● Written exercise: Filter the data for lines with the word "code", then copy every line so identified.

● Given data:
--- --- ---

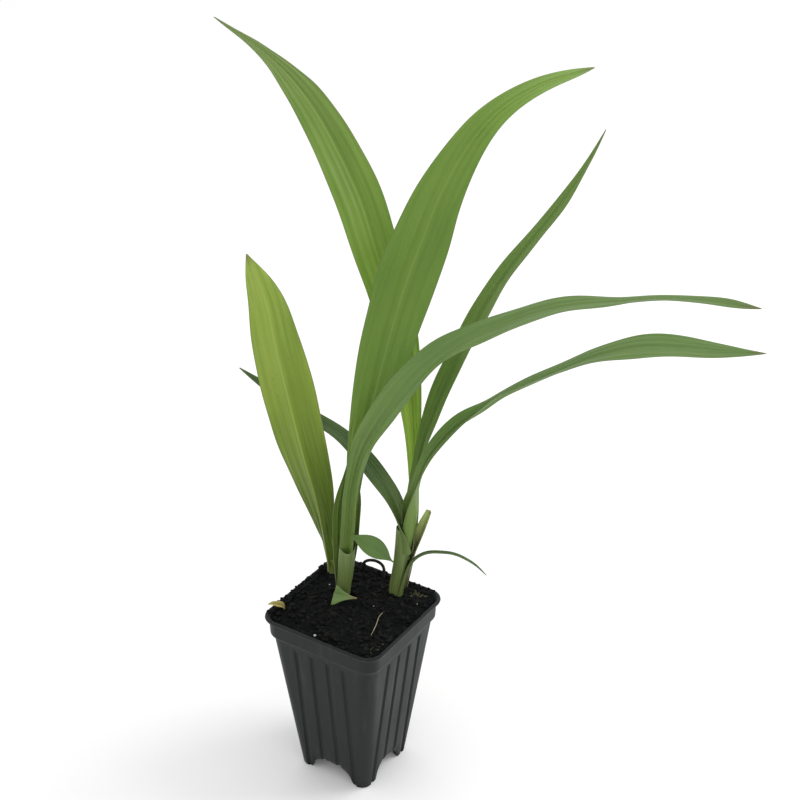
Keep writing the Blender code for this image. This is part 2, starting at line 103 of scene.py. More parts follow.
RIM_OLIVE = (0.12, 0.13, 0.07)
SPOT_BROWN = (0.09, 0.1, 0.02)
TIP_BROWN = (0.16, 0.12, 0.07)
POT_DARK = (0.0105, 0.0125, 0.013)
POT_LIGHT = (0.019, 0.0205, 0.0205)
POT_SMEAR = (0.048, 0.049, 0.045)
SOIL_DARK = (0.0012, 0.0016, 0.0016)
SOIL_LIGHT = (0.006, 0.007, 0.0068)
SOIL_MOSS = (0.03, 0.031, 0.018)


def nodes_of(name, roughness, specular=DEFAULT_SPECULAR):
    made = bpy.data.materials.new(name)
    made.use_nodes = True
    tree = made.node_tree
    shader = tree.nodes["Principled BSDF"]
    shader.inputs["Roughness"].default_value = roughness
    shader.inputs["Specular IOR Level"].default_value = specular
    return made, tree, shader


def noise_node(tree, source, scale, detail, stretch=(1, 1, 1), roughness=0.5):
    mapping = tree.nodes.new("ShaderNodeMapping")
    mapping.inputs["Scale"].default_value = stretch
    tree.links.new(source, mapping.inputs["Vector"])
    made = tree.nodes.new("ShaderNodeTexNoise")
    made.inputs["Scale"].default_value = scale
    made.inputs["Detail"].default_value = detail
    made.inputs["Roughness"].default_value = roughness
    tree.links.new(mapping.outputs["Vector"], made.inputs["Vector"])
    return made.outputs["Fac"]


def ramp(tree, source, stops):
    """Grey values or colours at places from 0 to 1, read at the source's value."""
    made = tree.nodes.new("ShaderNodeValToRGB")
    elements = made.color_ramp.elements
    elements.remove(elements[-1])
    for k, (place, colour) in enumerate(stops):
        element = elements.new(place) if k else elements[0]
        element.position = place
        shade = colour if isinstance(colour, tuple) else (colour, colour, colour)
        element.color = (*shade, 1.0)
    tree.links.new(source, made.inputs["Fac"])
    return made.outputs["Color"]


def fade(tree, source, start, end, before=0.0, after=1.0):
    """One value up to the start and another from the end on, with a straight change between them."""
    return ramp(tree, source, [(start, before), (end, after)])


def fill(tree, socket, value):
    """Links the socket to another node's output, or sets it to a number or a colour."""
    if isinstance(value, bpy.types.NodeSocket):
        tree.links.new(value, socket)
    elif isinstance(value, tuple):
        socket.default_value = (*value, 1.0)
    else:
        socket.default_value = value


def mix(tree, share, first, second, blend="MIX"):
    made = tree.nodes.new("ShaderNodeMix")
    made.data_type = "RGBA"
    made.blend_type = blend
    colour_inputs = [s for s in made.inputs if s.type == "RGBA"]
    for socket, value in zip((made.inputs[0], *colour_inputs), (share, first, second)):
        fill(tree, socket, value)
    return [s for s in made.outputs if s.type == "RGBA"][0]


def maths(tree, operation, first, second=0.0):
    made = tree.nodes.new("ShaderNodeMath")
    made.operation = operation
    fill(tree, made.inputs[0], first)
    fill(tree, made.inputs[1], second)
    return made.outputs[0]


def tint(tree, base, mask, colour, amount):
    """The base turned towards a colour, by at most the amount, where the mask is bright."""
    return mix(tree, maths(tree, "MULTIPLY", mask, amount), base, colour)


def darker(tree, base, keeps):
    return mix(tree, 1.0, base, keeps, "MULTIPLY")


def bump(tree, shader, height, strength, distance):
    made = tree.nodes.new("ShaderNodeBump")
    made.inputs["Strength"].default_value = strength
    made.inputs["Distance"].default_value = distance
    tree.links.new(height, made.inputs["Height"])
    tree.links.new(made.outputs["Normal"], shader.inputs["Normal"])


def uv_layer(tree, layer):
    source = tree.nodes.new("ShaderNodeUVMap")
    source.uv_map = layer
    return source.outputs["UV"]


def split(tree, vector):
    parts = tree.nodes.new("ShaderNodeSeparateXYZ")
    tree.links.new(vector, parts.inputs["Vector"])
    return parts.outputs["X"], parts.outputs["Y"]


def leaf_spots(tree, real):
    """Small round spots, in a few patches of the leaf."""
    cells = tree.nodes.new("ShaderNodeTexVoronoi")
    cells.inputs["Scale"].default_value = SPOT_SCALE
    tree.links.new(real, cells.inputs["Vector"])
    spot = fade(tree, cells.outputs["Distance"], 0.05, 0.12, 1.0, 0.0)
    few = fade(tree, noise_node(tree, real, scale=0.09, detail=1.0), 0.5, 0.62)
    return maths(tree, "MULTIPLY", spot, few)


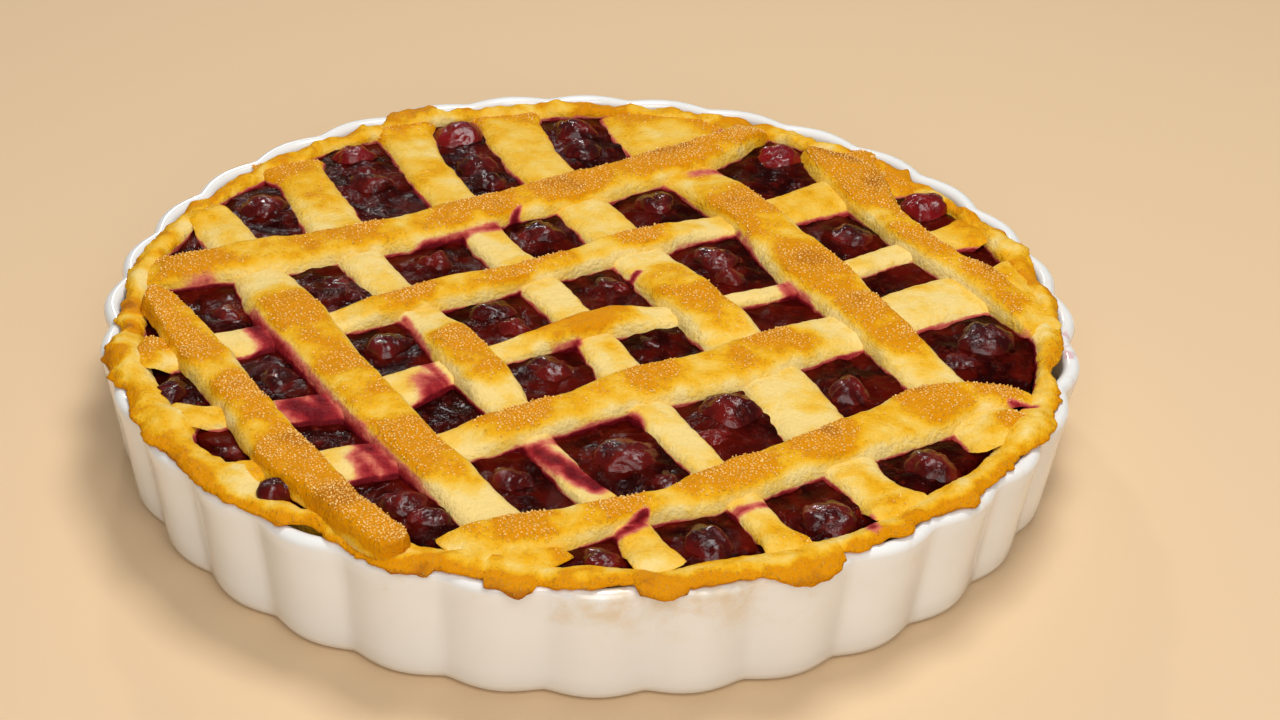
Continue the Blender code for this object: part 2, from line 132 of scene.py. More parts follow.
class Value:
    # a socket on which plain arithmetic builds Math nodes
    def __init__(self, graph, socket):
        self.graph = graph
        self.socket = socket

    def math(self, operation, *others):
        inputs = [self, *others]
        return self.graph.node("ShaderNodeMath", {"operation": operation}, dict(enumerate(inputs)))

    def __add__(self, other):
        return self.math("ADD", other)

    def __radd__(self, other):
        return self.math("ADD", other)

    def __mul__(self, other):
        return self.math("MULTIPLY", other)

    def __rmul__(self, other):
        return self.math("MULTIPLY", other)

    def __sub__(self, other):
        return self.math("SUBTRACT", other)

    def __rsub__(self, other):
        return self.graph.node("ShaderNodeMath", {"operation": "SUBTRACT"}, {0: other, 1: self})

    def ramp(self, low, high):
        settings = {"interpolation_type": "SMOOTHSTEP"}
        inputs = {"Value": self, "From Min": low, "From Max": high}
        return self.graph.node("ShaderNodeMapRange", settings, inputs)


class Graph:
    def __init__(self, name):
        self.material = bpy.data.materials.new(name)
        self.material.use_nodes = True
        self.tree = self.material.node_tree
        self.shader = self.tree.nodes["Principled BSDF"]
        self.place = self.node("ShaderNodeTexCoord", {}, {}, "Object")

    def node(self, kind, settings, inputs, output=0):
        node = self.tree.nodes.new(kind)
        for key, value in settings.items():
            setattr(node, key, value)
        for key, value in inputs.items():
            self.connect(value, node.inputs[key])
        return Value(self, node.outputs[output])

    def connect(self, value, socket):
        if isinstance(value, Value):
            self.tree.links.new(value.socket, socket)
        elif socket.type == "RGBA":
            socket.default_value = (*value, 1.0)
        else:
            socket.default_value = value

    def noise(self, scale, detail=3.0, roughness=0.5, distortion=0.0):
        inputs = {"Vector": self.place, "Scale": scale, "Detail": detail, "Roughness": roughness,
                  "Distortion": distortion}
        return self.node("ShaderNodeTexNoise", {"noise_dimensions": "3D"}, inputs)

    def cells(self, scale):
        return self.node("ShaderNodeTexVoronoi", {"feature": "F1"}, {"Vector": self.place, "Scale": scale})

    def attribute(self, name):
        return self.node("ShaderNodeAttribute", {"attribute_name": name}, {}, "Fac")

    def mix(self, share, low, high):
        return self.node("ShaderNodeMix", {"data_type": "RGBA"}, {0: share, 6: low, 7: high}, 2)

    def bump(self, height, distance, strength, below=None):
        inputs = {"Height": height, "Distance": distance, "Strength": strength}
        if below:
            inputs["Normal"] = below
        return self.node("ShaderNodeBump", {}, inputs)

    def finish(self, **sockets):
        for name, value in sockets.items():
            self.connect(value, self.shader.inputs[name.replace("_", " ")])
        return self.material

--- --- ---

● Problem solution:
Keep writing the Blender code for this image. This is part 2, starting at line 103 of scene.py. More parts follow.
Continue the Blender code for this object: part 2, from line 132 of scene.py. More parts follow.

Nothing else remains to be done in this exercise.